Have you ever watched little kids in action? How girls tend to stand in clusters, talking and whispering, while boys more often are running around and yelling? Not every girl can sit quietly in a chair, and not every boy is fidgeting with nervous energy, of course–some boys are statues while some girls are in constant motion.
In any event, how can we as teachers accommodate different energy levels and learning styles in our classrooms? Take a look at an MSNBC video about same-sex classrooms and their pros and cons.
What are the boys doing? Spider math! They’re on the floor, with clipboards, working problems. Some are later seen in low rocking chairs or standing next to their desks, smiling, clapping, and chanting. Of note are the statistics presented about test scores in this school–85% of the boys in same-sex classes passed their reading exam versus 55% in the coed rooms.

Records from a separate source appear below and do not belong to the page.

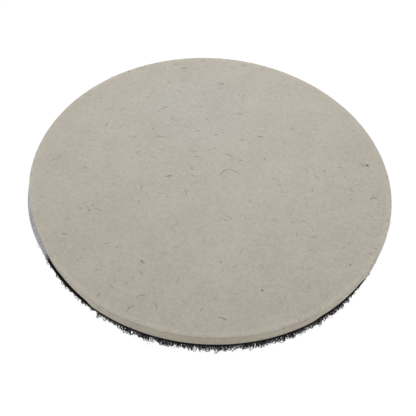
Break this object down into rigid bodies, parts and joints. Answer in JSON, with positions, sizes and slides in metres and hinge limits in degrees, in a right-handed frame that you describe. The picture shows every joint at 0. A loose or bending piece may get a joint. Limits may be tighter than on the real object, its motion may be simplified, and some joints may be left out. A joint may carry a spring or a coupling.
{
  "type": "felt polishing disc",
  "caption": "Flat round felt polishing disc bonded to a knitted loop-pile cloth, for a quick-change hook-faced backing pad.",
  "frame": {"origin": "centre of the loop face, on the surface the disc lies on", "axes": "+Z along the disc's axis, from the loop face towards the polishing face; X and Y lie in the loop face"},
  "size_m": [0.1, 0.1, 0.006],
  "materials": {
    "pressed_felt": "matt off-white pressed wool felt",
    "adhesive": "dull dark adhesive film",
    "knitted_cloth": "black knitted nylon",
    "nylon_loops": "black nylon loops with a slight sheen"
  },
  "bodies": {
    "root": {"felt_disc": "pressed_felt", "adhesive_film": "adhesive", "loop_backing_cloth": "knitted_cloth", "loop_pile": "nylon_loops"}
  },
  "joints": []
}
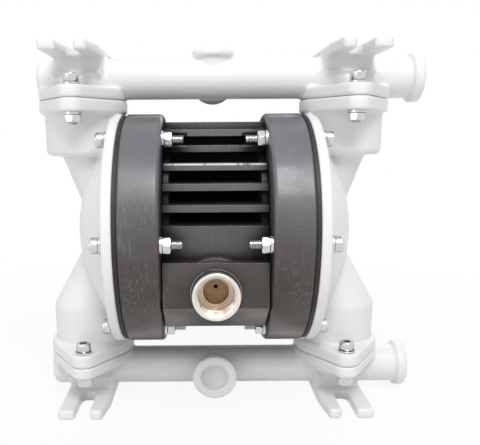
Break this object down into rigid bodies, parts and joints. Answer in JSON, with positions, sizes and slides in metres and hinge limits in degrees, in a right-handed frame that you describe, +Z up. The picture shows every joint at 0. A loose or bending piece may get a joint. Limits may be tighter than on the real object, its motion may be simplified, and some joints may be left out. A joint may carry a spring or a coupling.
{
  "type": "air operated double diaphragm pump",
  "caption": "Air operated double diaphragm pump with white fluid covers, black air section and feet on both manifolds.",
  "frame": {"origin": "middle of the foot plane, below the middle of the diaphragm shaft", "axes": "+Z up; +X along the diaphragm shaft and the pipes, towards the open pipe ends; front with the exhaust port faces -Y"},
  "size_m": [0.2644, 0.162, 0.2478],
  "materials": {
    "white_polypropylene": "moulded polypropylene, satin",
    "black_polymer": "moulded filled polymer, satin with scuffs",
    "ball_polymer": "smooth fluoropolymer",
    "bearing_polymer": "turned bearing polymer",
    "black_rubber": "moulded elastomer",
    "stainless_steel": "bright stainless steel",
    "plate_aluminium": "turned aluminium",
    "nickel_insert": "nickel plated brass, stained inside"
  },
  "bodies": {
    "pump": {"centre_block": "black_polymer", "chamber_screws": "stainless_steel", "cover_washers": "stainless_steel", "exhaust_insert": "nickel_insert", "inlet_insert": "nickel_insert", "inlet_manifold": "white_polypropylene", "inlet_manifold_bolts": "stainless_steel", "inlet_manifold_nuts": "stainless_steel", "left_air_chamber": "black_polymer", "left_chamber_gasket": "black_rubber", "left_cover_bolts": "stainless_steel", "left_cover_nuts": "stainless_steel", "left_diaphragm": "black_rubber", "left_fluid_cover": "white_polypropylene", "left_inlet_ball_cage": "white_polypropylene", "left_inlet_seat": "white_polypropylene", "left_outlet_ball_cage": "white_polypropylene", "left_outlet_seat": "white_polypropylene", "left_shaft_bush": "bearing_polymer", "left_shaft_seal": "black_rubber", "lower_valve_cap": "black_polymer", "manifold_washers": "stainless_steel", "outlet_manifold": "white_polypropylene", "outlet_manifold_bolts": "stainless_steel", "outlet_manifold_nuts": "stainless_steel", "right_air_chamber": "black_polymer", "right_chamber_gasket": "black_rubber", "right_cover_bolts": "stainless_steel", "right_cover_nuts": "stainless_steel", "right_diaphragm": "black_rubber", "right_fluid_cover": "white_polypropylene", "right_inlet_ball_cage": "white_polypropylene", "right_inlet_seat": "white_polypropylene", "right_outlet_ball_cage": "white_polypropylene", "right_outlet_seat": "white_polypropylene", "right_shaft_bush": "bearing_polymer", "right_shaft_seal": "black_rubber", "seat_rings": "black_rubber", "upper_valve_cap": "black_polymer", "valve_cap_screws": "stainless_steel", "valve_gasket": "black_rubber", "valve_housing": "black_polymer", "valve_screws": "stainless_steel"},
    "diaphragm_shaft_assembly": {"diaphragm_shaft": "stainless_steel", "left_air_plate": "plate_aluminium", "right_air_plate": "plate_aluminium", "left_fluid_plate": "white_polypropylene", "right_fluid_plate": "white_polypropylene", "left_plate_screw": "stainless_steel", "right_plate_screw": "stainless_steel"},
    "left_outlet_ball_body": {"left_outlet_ball": "ball_polymer"},
    "right_outlet_ball_body": {"right_outlet_ball": "ball_polymer"},
    "left_inlet_ball_body": {"left_inlet_ball": "ball_polymer"},
    "right_inlet_ball_body": {"right_inlet_ball": "ball_polymer"},
    "valve_spool_assembly": {"valve_spool": "plate_aluminium", "spool_rings": "black_rubber"},
    "left_pilot_pin_body": {"left_pilot_pin": "stainless_steel"},
    "right_pilot_pin_body": {"right_pilot_pin": "stainless_steel"}
  },
  "joints": [
    {"name": "shaft_stroke", "type": "slide", "parent": "pump", "child": "diaphragm_shaft_assembly", "axis": [1, 0, 0], "range_m": [-0.0075, 0.0075], "deforming": ["left_diaphragm", "right_diaphragm"]},
    {"name": "left_outlet_ball_lift", "type": "slide", "parent": "pump", "child": "left_outlet_ball_body", "axis": [0, 0, 1], "range_m": [0, 0.005]},
    {"name": "left_inlet_ball_lift", "type": "slide", "parent": "pump", "child": "left_inlet_ball_body", "axis": [0, 0, 1], "range_m": [0, 0.005]},
    {"name": "right_outlet_ball_lift", "type": "slide", "parent": "pump", "child": "right_outlet_ball_body", "axis": [0, 0, 1], "range_m": [0, 0.005]},
    {"name": "right_inlet_ball_lift", "type": "slide", "parent": "pump", "child": "right_inlet_ball_body", "axis": [0, 0, 1], "range_m": [0, 0.005]},
    {"name": "spool_slide", "type": "slide", "parent": "pump", "child": "valve_spool_assembly", "axis": [0, 0, 1], "range_m": [0, 0.01]},
    {"name": "left_pin_push", "type": "slide", "parent": "pump", "child": "left_pilot_pin_body", "axis": [1, 0, 0], "range_m": [0, 0.0025]},
    {"name": "right_pin_push", "type": "slide", "parent": "pump", "child": "right_pilot_pin_body", "axis": [-1, 0, 0], "range_m": [0, 0.0025]}
  ]
}
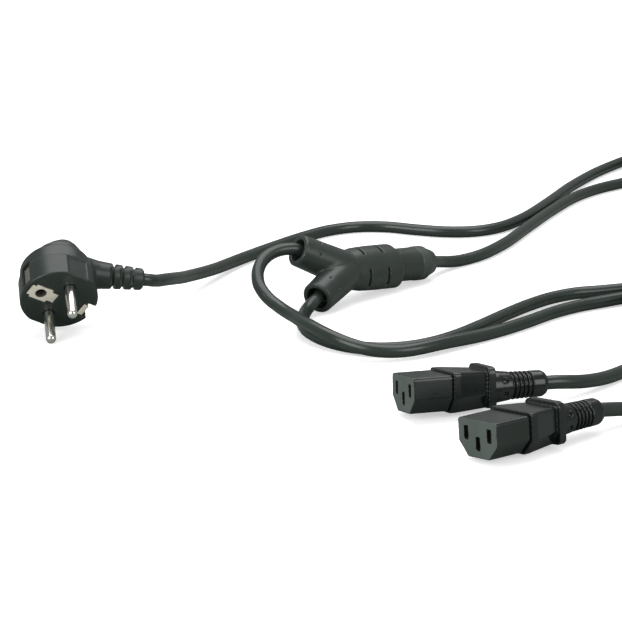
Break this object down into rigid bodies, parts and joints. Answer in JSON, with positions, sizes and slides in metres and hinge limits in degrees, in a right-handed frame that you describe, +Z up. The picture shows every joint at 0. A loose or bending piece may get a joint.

What are the girls doing? Sitting at tables, doing their worksheets in small groups or with the teacher’s assistance.
Does this mean we need to teach boys through motion and girls at desks? No. Can we take ideas from both classrooms to reach more learners in a coed environment? Why not?
How would you teach multiplication? What about setting up different stations to allow students to complete the same worksheet: a table with colored blocks to sort and count; a space on the floor for throwing beanbags; a table for group collaboration; a space for students to come up with a song and dance routine to remember the tables?